[Begin]

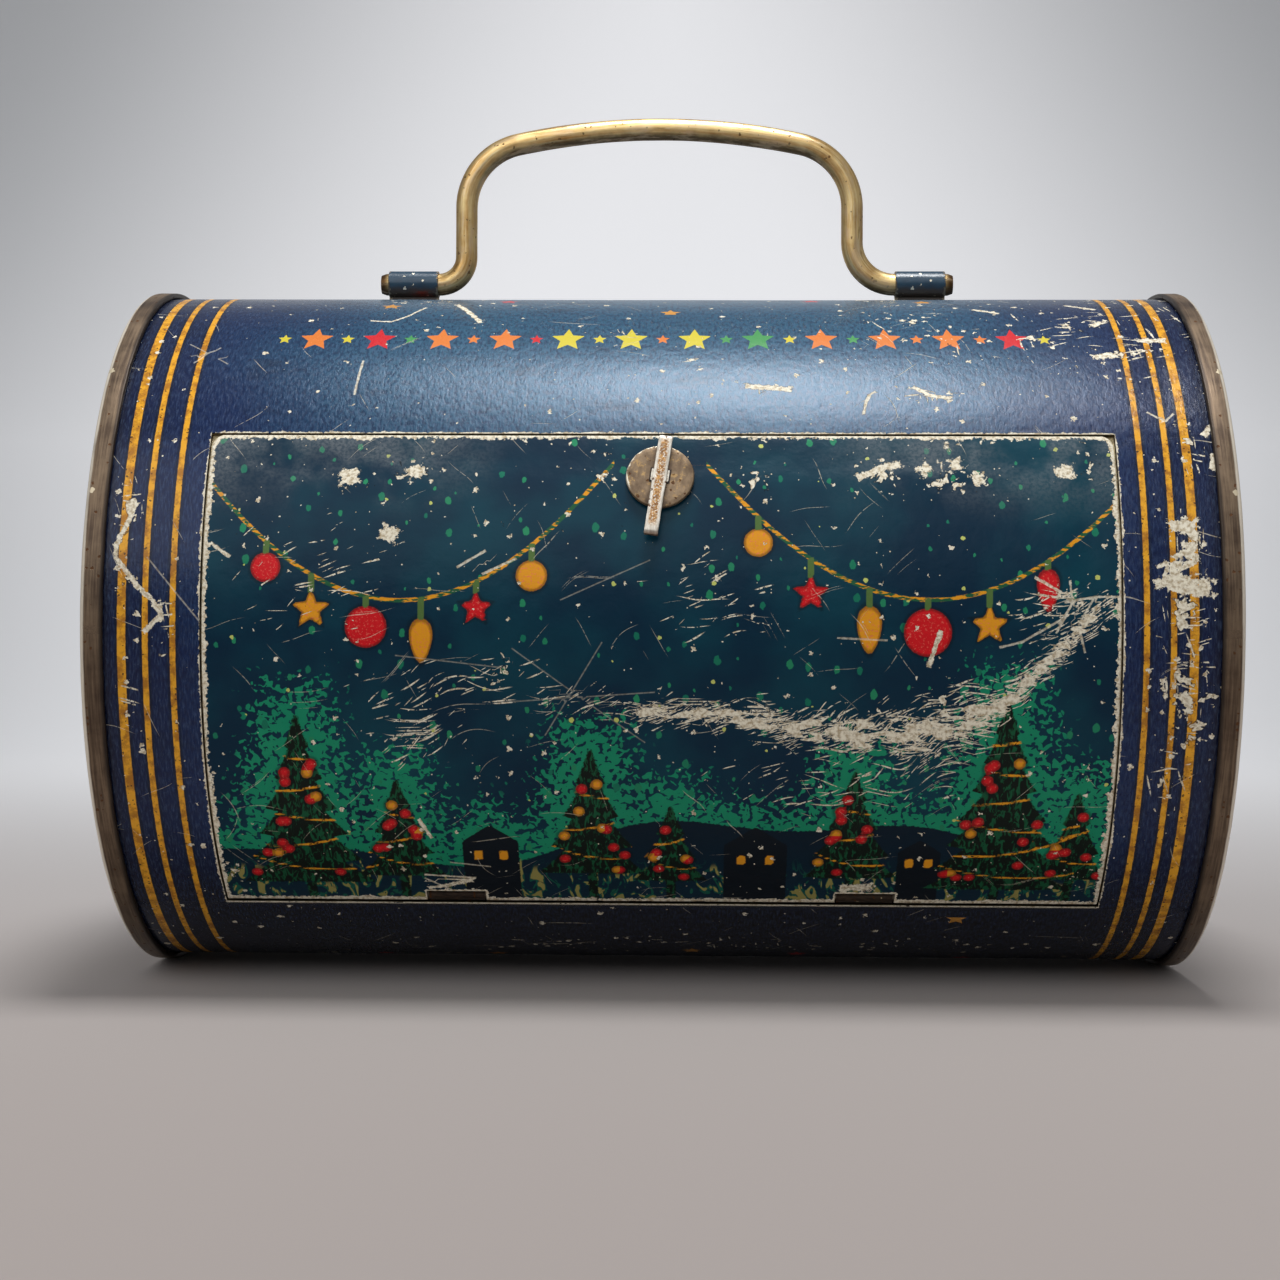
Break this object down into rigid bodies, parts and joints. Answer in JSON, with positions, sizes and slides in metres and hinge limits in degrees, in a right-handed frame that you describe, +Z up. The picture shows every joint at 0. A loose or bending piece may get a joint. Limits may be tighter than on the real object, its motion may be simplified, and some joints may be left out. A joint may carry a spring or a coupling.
{
  "type": "tin lunch box",
  "caption": "Round-bodied tinplate lunch box with a curved hinged door, a turn latch and a wire bail handle.",
  "frame": {"origin": "on the table under the middle of the body: the centre of the bounding box's base, with the body's axis 66.2 mm above it", "axes": "+X along the body's axis to the right as seen from the front, +Y to the back (the door faces -Y), +Z up to the handle"},
  "size_m": [0.2, 0.1324, 0.168],
  "materials": {
    "body_lacquer": "worn deep blue lacquer with gold lines and small stars",
    "door_lacquer": "worn dark teal lacquer with a printed winter pattern",
    "bare_tin": "brown patina on bare tinplate",
    "hinge_wire": "dull steel wire",
    "hinge_tin": "dark brown tinplate",
    "latch_tin": "brown patina on pressed tinplate",
    "lever_steel": "worn pale steel with rust specks",
    "loop_lacquer": "blue lacquer chipped at the edges",
    "handle_wire": "worn brass-coloured wire with dark patina"
  },
  "bodies": {
    "shell": {"body_shell": "body_lacquer", "end_cap_left": "bare_tin", "end_cap_right": "bare_tin", "hinge_pin": "hinge_wire", "hinge_strap_left": "hinge_tin", "hinge_strap_right": "hinge_tin", "handle_loop_left": "loop_lacquer", "handle_loop_right": "loop_lacquer"},
    "door": {"door_panel": "door_lacquer"},
    "latch": {"latch_disc": "latch_tin", "latch_lever": "lever_steel", "latch_tongue": "lever_steel"},
    "handle": {"handle_bail": "handle_wire"}
  },
  "joints": [
    {"name": "door_swing", "type": "hinge", "parent": "shell", "child": "door", "pos_m": [0, -0.04136, 0.01765], "axis": [1, 0, 0], "range_deg": [0, 80]},
    {"name": "latch_turn", "type": "hinge", "parent": "door", "child": "latch", "pos_m": [0, -0.05966, 0.09199], "axis": [0, -0.9179, 0.3968], "continuous": true},
    {"name": "handle_swing", "type": "hinge", "parent": "shell", "child": "handle", "pos_m": [0, 0, 0.1348], "axis": [1, 0, 0], "range_deg": [-100, 100]}
  ]
}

[End]

[Task to carry out]
Repeat the whole listing exactly, keeping every line intact.

[Solution to the problem]
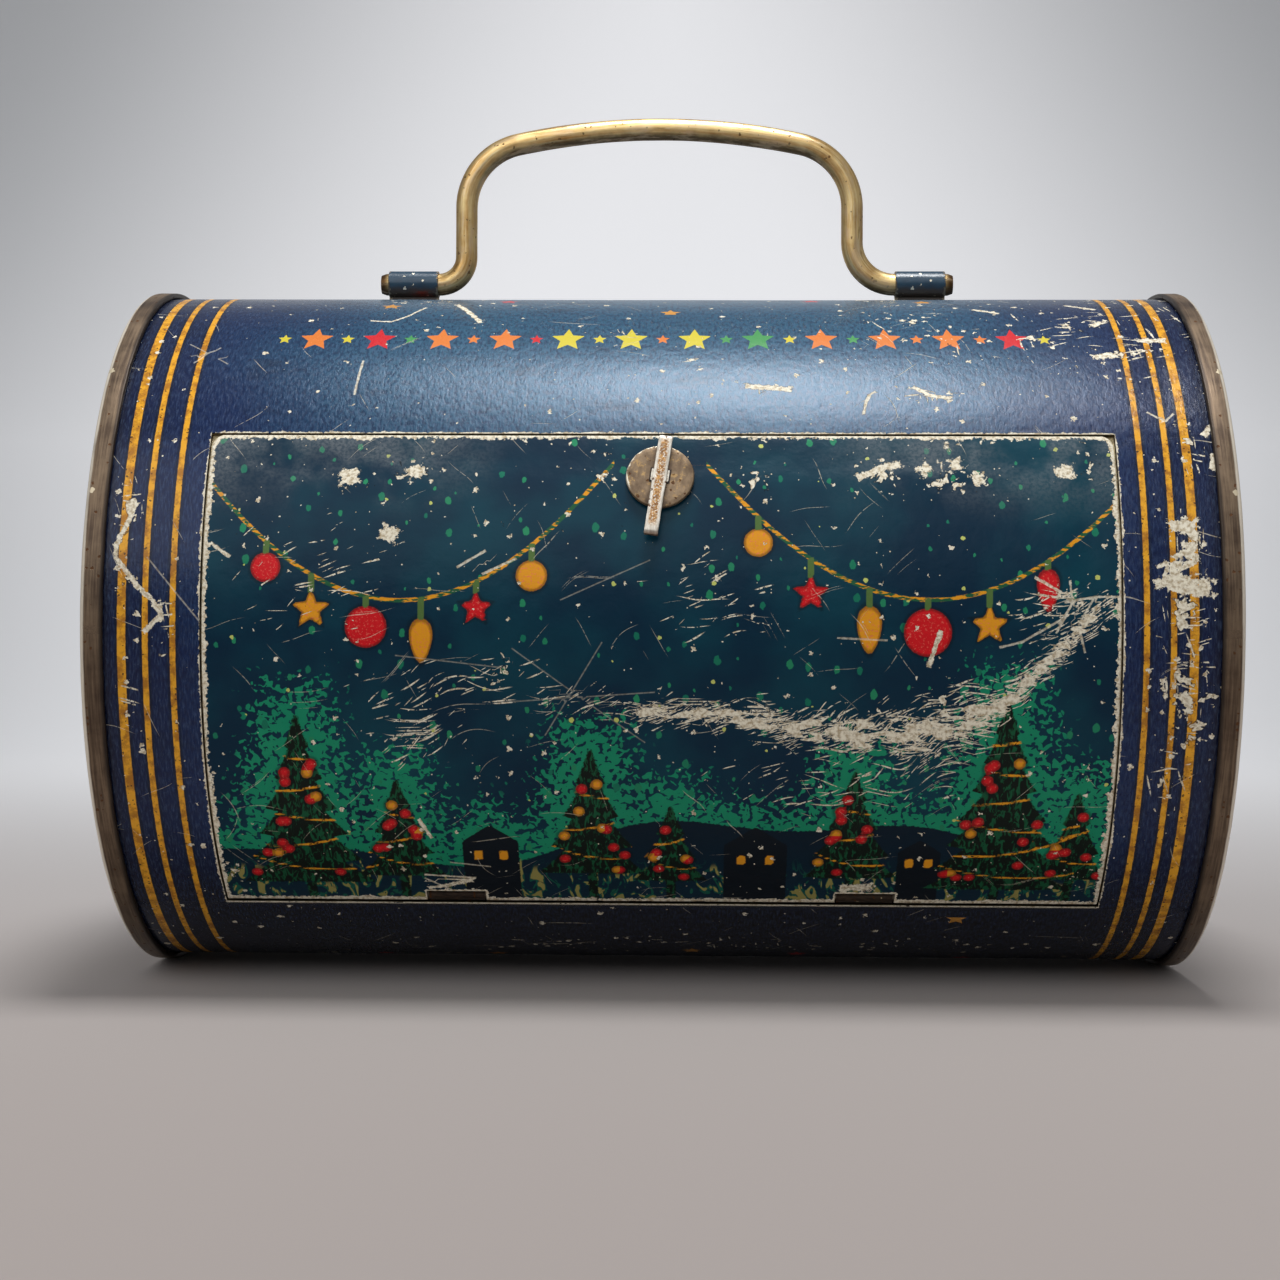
Break this object down into rigid bodies, parts and joints. Answer in JSON, with positions, sizes and slides in metres and hinge limits in degrees, in a right-handed frame that you describe, +Z up. The picture shows every joint at 0. A loose or bending piece may get a joint. Limits may be tighter than on the real object, its motion may be simplified, and some joints may be left out. A joint may carry a spring or a coupling.
{
  "type": "tin lunch box",
  "caption": "Round-bodied tinplate lunch box with a curved hinged door, a turn latch and a wire bail handle.",
  "frame": {"origin": "on the table under the middle of the body: the centre of the bounding box's base, with the body's axis 66.2 mm above it", "axes": "+X along the body's axis to the right as seen from the front, +Y to the back (the door faces -Y), +Z up to the handle"},
  "size_m": [0.2, 0.1324, 0.168],
  "materials": {
    "body_lacquer": "worn deep blue lacquer with gold lines and small stars",
    "door_lacquer": "worn dark teal lacquer with a printed winter pattern",
    "bare_tin": "brown patina on bare tinplate",
    "hinge_wire": "dull steel wire",
    "hinge_tin": "dark brown tinplate",
    "latch_tin": "brown patina on pressed tinplate",
    "lever_steel": "worn pale steel with rust specks",
    "loop_lacquer": "blue lacquer chipped at the edges",
    "handle_wire": "worn brass-coloured wire with dark patina"
  },
  "bodies": {
    "shell": {"body_shell": "body_lacquer", "end_cap_left": "bare_tin", "end_cap_right": "bare_tin", "hinge_pin": "hinge_wire", "hinge_strap_left": "hinge_tin", "hinge_strap_right": "hinge_tin", "handle_loop_left": "loop_lacquer", "handle_loop_right": "loop_lacquer"},
    "door": {"door_panel": "door_lacquer"},
    "latch": {"latch_disc": "latch_tin", "latch_lever": "lever_steel", "latch_tongue": "lever_steel"},
    "handle": {"handle_bail": "handle_wire"}
  },
  "joints": [
    {"name": "door_swing", "type": "hinge", "parent": "shell", "child": "door", "pos_m": [0, -0.04136, 0.01765], "axis": [1, 0, 0], "range_deg": [0, 80]},
    {"name": "latch_turn", "type": "hinge", "parent": "door", "child": "latch", "pos_m": [0, -0.05966, 0.09199], "axis": [0, -0.9179, 0.3968], "continuous": true},
    {"name": "handle_swing", "type": "hinge", "parent": "shell", "child": "handle", "pos_m": [0, 0, 0.1348], "axis": [1, 0, 0], "range_deg": [-100, 100]}
  ]
}